Boris Malagurski (Serbian Cyrillic: Борис Малагурски; born 11 August 1988) is a Serbian-Canadian film director, producer, writer, political commentator, television host, and activist. His films include the documentary series The Weight of Chains.

Born to Branislav Malagurski and Slavica Malagurski, Boris grew up in the northern Serbian town of Subotica. In an interview for Literární noviny, Prague's cultural and political journal, Malagurski said that his last name originates from the Polish town of Mała Góra.

Malagurski emigrated to Canada in 2005 and made a documentary film about his move from Serbia called The Canada Project. Excerpts from the film were shown on Serbian National Television, as a part of Mira Adanja-Polak's TV show. Since then, Malagurski identifies himself as Serbian-Canadian. While studying Film Production at the University of British Columbia, Malagurski organized protests in Vancouver against Kosovo's declaration of independence and received help from Canadian journalist Scott Taylor and Irish diplomat Mary Walsh in making his film about Kosovo. Malagurski became a Canadian citizen and remained in Canada until 2011, when he returned to work in Serbia.

Malagurski attended Kitsilano Secondary School in Kitsilano neighbourhood of Vancouver, British Columbia. Malagurski earned his bachelor's degree in film production from the University of British Columbia. In July 2019, he earned his master's degree in film from the University of Staffordshire.

In 2010, the newspaper Politika described Malagurski as the "Serbian Michael Moore", though Malagurski himself had spoken of his use of "Michael Moore post-production techniques", earlier in the same year.

In 2009, Malagurski released Kosovo: Can You Imagine?, a documentary film about the plight of Serb communities living in Kosovo at that time. Former Canadian general Lewis MacKenzie, Canadian former diplomat James Byron Bissett, former UNMIK officer John Hawthorne and economist Michel Chossudovsky are interviewed in the film.

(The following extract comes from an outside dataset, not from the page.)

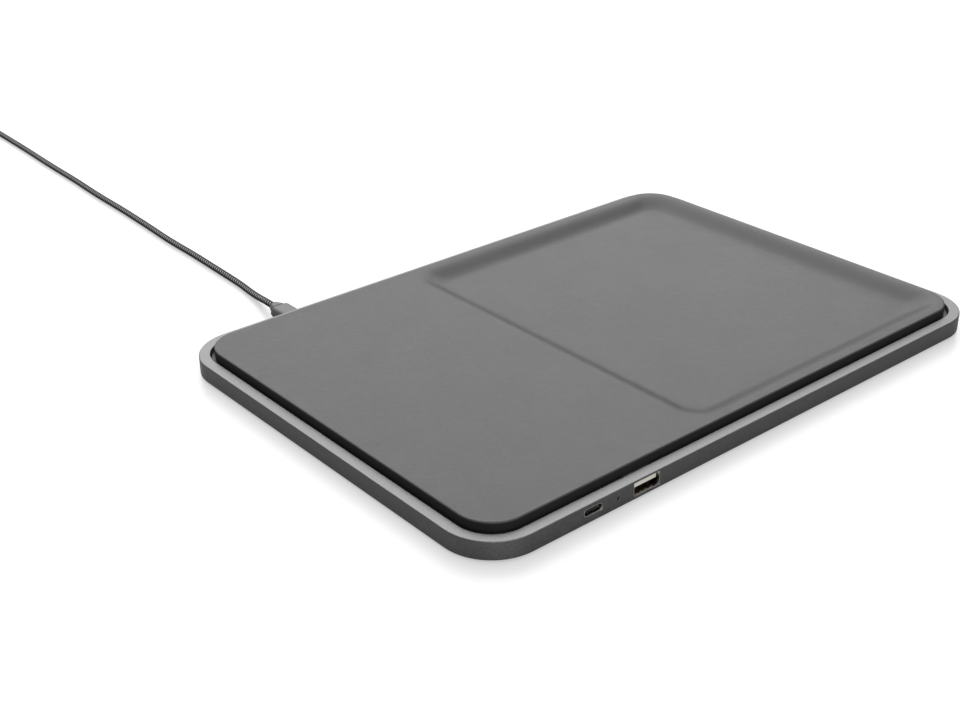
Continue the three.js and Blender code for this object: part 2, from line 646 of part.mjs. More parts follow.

In 2010, Malagurski released The Weight of Chains, his documentary film analyzing the role that the United States, the European Union, and the NATO alliance as a whole allegedly played in the breakup of Yugoslavia. The film features interviews with James Byron Bissett, John Bosnitch, Michel Chossudovsky, Vlade Divac, Branislav Lečić, Veran Matić, John Perkins, general Lewis MacKenzie and others. The film was shown in cinemas in Australia, Canada, the United States and Serbia, also at the festivals listed below, and on Eurochannel TV networks. In December 2018, the film was added to the film and video catalog of the Library of United States Congress.

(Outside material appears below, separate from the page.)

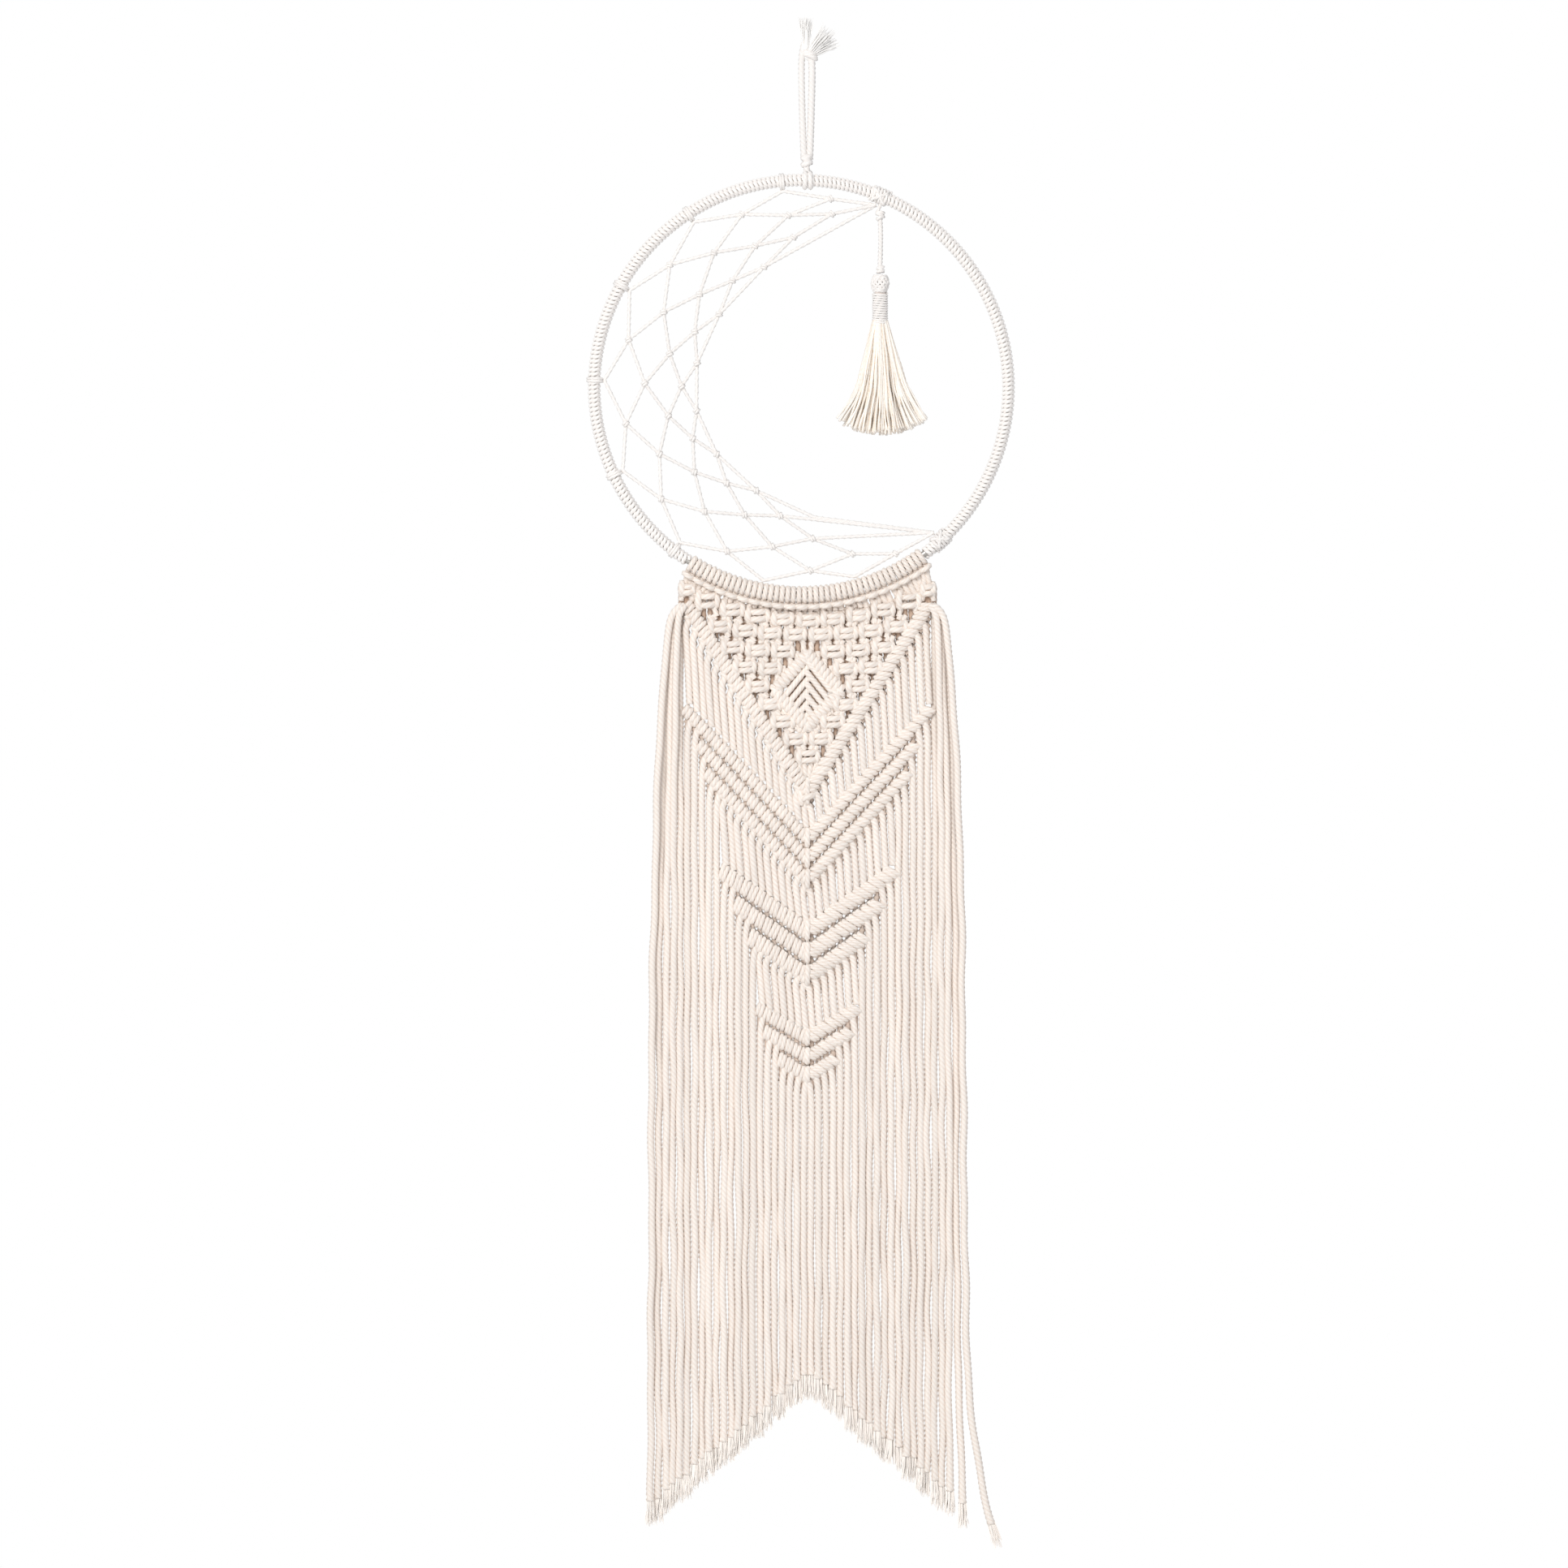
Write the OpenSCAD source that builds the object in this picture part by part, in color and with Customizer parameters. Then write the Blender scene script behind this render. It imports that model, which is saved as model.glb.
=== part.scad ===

Malagurski co-directed (with Ivana Rajović), The Presumption of Justice in 2012, a documentary dealing with the September 2009 death of Brice Taton, a fan of Toulouse FC, and alleged inconsistencies in the subsequent court case in Serbia. The film had its broadcasting premiere in April 2013 as a part of Malagurski's TV show on Happy TV which also featured an interview with a man who claimed to have witnessed the event, but who had not been called to testify.